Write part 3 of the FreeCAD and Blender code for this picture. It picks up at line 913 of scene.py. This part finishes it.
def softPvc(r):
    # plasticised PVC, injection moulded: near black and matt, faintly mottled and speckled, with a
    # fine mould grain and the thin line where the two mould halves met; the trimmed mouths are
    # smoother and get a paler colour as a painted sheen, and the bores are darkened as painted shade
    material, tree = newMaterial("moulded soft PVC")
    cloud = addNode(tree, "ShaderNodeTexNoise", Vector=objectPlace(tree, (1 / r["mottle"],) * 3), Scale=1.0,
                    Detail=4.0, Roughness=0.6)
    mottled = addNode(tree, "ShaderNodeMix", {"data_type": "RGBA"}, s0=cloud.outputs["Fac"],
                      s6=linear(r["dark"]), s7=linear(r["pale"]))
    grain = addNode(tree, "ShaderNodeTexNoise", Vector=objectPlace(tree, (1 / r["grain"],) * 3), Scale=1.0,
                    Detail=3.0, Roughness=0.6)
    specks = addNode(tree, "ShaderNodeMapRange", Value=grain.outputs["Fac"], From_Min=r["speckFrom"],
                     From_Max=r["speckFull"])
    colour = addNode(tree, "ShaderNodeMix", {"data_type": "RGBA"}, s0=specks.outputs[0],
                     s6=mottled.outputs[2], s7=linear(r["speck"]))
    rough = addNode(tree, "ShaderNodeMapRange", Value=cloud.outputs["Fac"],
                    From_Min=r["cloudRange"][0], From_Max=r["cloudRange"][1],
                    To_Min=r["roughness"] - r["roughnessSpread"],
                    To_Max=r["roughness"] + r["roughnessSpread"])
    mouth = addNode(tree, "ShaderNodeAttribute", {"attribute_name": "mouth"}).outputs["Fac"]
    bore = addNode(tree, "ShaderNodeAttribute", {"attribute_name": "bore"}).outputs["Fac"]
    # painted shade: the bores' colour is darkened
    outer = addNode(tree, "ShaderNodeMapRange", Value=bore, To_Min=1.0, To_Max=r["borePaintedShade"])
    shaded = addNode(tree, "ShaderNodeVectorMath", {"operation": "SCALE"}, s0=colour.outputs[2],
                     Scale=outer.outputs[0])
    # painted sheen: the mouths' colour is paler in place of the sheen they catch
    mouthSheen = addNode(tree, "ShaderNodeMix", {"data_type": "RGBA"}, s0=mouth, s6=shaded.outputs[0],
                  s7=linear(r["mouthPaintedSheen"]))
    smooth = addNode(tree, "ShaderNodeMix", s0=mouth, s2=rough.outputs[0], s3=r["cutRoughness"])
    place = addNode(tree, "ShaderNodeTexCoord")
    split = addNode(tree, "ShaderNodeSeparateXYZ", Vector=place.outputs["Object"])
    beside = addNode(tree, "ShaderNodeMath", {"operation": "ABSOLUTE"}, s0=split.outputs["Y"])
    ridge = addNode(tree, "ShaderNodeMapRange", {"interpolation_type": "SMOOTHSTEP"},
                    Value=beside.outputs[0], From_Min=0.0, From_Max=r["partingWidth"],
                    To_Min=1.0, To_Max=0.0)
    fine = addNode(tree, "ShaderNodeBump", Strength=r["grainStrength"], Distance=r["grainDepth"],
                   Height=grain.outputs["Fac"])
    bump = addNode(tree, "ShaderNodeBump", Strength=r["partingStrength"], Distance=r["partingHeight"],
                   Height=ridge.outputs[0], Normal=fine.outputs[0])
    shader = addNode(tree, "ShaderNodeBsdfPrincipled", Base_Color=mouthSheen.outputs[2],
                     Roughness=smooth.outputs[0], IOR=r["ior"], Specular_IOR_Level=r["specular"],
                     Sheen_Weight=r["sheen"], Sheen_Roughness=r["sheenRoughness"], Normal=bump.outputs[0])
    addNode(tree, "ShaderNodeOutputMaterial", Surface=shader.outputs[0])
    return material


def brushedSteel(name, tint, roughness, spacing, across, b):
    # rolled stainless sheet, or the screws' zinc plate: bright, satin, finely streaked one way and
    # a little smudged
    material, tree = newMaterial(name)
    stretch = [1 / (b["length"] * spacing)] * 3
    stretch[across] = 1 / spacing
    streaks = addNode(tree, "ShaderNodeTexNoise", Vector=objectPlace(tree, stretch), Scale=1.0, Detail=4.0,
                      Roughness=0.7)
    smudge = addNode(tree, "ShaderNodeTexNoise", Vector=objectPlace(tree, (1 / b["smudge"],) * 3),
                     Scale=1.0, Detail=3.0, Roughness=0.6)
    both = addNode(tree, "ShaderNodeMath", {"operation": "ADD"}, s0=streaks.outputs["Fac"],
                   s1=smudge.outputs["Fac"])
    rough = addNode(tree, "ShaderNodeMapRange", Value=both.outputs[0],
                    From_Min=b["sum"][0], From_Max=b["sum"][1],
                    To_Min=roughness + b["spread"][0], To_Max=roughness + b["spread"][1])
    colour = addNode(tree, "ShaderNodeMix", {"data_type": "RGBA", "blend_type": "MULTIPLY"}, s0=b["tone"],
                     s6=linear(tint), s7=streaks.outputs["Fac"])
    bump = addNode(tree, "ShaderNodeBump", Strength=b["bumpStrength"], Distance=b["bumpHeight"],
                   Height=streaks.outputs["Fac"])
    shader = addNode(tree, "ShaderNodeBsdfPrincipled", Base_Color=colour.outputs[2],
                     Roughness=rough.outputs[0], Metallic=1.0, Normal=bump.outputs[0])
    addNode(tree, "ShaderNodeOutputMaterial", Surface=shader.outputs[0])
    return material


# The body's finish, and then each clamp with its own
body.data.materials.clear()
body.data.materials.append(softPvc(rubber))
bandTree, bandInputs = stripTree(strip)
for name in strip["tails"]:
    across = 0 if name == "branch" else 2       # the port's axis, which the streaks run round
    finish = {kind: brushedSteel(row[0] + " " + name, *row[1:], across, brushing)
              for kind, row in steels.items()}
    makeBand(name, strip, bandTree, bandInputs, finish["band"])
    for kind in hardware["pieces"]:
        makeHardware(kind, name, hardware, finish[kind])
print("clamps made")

▶ **Set problem**
Please repeat the material above, word for word and in full.

▶ **Exercise answer**
Write part 3 of the FreeCAD and Blender code for this picture. It picks up at line 913 of scene.py. This part finishes it.
def softPvc(r):
    # plasticised PVC, injection moulded: near black and matt, faintly mottled and speckled, with a
    # fine mould grain and the thin line where the two mould halves met; the trimmed mouths are
    # smoother and get a paler colour as a painted sheen, and the bores are darkened as painted shade
    material, tree = newMaterial("moulded soft PVC")
    cloud = addNode(tree, "ShaderNodeTexNoise", Vector=objectPlace(tree, (1 / r["mottle"],) * 3), Scale=1.0,
                    Detail=4.0, Roughness=0.6)
    mottled = addNode(tree, "ShaderNodeMix", {"data_type": "RGBA"}, s0=cloud.outputs["Fac"],
                      s6=linear(r["dark"]), s7=linear(r["pale"]))
    grain = addNode(tree, "ShaderNodeTexNoise", Vector=objectPlace(tree, (1 / r["grain"],) * 3), Scale=1.0,
                    Detail=3.0, Roughness=0.6)
    specks = addNode(tree, "ShaderNodeMapRange", Value=grain.outputs["Fac"], From_Min=r["speckFrom"],
                     From_Max=r["speckFull"])
    colour = addNode(tree, "ShaderNodeMix", {"data_type": "RGBA"}, s0=specks.outputs[0],
                     s6=mottled.outputs[2], s7=linear(r["speck"]))
    rough = addNode(tree, "ShaderNodeMapRange", Value=cloud.outputs["Fac"],
                    From_Min=r["cloudRange"][0], From_Max=r["cloudRange"][1],
                    To_Min=r["roughness"] - r["roughnessSpread"],
                    To_Max=r["roughness"] + r["roughnessSpread"])
    mouth = addNode(tree, "ShaderNodeAttribute", {"attribute_name": "mouth"}).outputs["Fac"]
    bore = addNode(tree, "ShaderNodeAttribute", {"attribute_name": "bore"}).outputs["Fac"]
    # painted shade: the bores' colour is darkened
    outer = addNode(tree, "ShaderNodeMapRange", Value=bore, To_Min=1.0, To_Max=r["borePaintedShade"])
    shaded = addNode(tree, "ShaderNodeVectorMath", {"operation": "SCALE"}, s0=colour.outputs[2],
                     Scale=outer.outputs[0])
    # painted sheen: the mouths' colour is paler in place of the sheen they catch
    mouthSheen = addNode(tree, "ShaderNodeMix", {"data_type": "RGBA"}, s0=mouth, s6=shaded.outputs[0],
                  s7=linear(r["mouthPaintedSheen"]))
    smooth = addNode(tree, "ShaderNodeMix", s0=mouth, s2=rough.outputs[0], s3=r["cutRoughness"])
    place = addNode(tree, "ShaderNodeTexCoord")
    split = addNode(tree, "ShaderNodeSeparateXYZ", Vector=place.outputs["Object"])
    beside = addNode(tree, "ShaderNodeMath", {"operation": "ABSOLUTE"}, s0=split.outputs["Y"])
    ridge = addNode(tree, "ShaderNodeMapRange", {"interpolation_type": "SMOOTHSTEP"},
                    Value=beside.outputs[0], From_Min=0.0, From_Max=r["partingWidth"],
                    To_Min=1.0, To_Max=0.0)
    fine = addNode(tree, "ShaderNodeBump", Strength=r["grainStrength"], Distance=r["grainDepth"],
                   Height=grain.outputs["Fac"])
    bump = addNode(tree, "ShaderNodeBump", Strength=r["partingStrength"], Distance=r["partingHeight"],
                   Height=ridge.outputs[0], Normal=fine.outputs[0])
    shader = addNode(tree, "ShaderNodeBsdfPrincipled", Base_Color=mouthSheen.outputs[2],
                     Roughness=smooth.outputs[0], IOR=r["ior"], Specular_IOR_Level=r["specular"],
                     Sheen_Weight=r["sheen"], Sheen_Roughness=r["sheenRoughness"], Normal=bump.outputs[0])
    addNode(tree, "ShaderNodeOutputMaterial", Surface=shader.outputs[0])
    return material


def brushedSteel(name, tint, roughness, spacing, across, b):
    # rolled stainless sheet, or the screws' zinc plate: bright, satin, finely streaked one way and
    # a little smudged
    material, tree = newMaterial(name)
    stretch = [1 / (b["length"] * spacing)] * 3
    stretch[across] = 1 / spacing
    streaks = addNode(tree, "ShaderNodeTexNoise", Vector=objectPlace(tree, stretch), Scale=1.0, Detail=4.0,
                      Roughness=0.7)
    smudge = addNode(tree, "ShaderNodeTexNoise", Vector=objectPlace(tree, (1 / b["smudge"],) * 3),
                     Scale=1.0, Detail=3.0, Roughness=0.6)
    both = addNode(tree, "ShaderNodeMath", {"operation": "ADD"}, s0=streaks.outputs["Fac"],
                   s1=smudge.outputs["Fac"])
    rough = addNode(tree, "ShaderNodeMapRange", Value=both.outputs[0],
                    From_Min=b["sum"][0], From_Max=b["sum"][1],
                    To_Min=roughness + b["spread"][0], To_Max=roughness + b["spread"][1])
    colour = addNode(tree, "ShaderNodeMix", {"data_type": "RGBA", "blend_type": "MULTIPLY"}, s0=b["tone"],
                     s6=linear(tint), s7=streaks.outputs["Fac"])
    bump = addNode(tree, "ShaderNodeBump", Strength=b["bumpStrength"], Distance=b["bumpHeight"],
                   Height=streaks.outputs["Fac"])
    shader = addNode(tree, "ShaderNodeBsdfPrincipled", Base_Color=colour.outputs[2],
                     Roughness=rough.outputs[0], Metallic=1.0, Normal=bump.outputs[0])
    addNode(tree, "ShaderNodeOutputMaterial", Surface=shader.outputs[0])
    return material


# The body's finish, and then each clamp with its own
body.data.materials.clear()
body.data.materials.append(softPvc(rubber))
bandTree, bandInputs = stripTree(strip)
for name in strip["tails"]:
    across = 0 if name == "branch" else 2       # the port's axis, which the streaks run round
    finish = {kind: brushedSteel(row[0] + " " + name, *row[1:], across, brushing)
              for kind, row in steels.items()}
    makeBand(name, strip, bandTree, bandInputs, finish["band"])
    for kind in hardware["pieces"]:
        makeHardware(kind, name, hardware, finish[kind])
print("clamps made")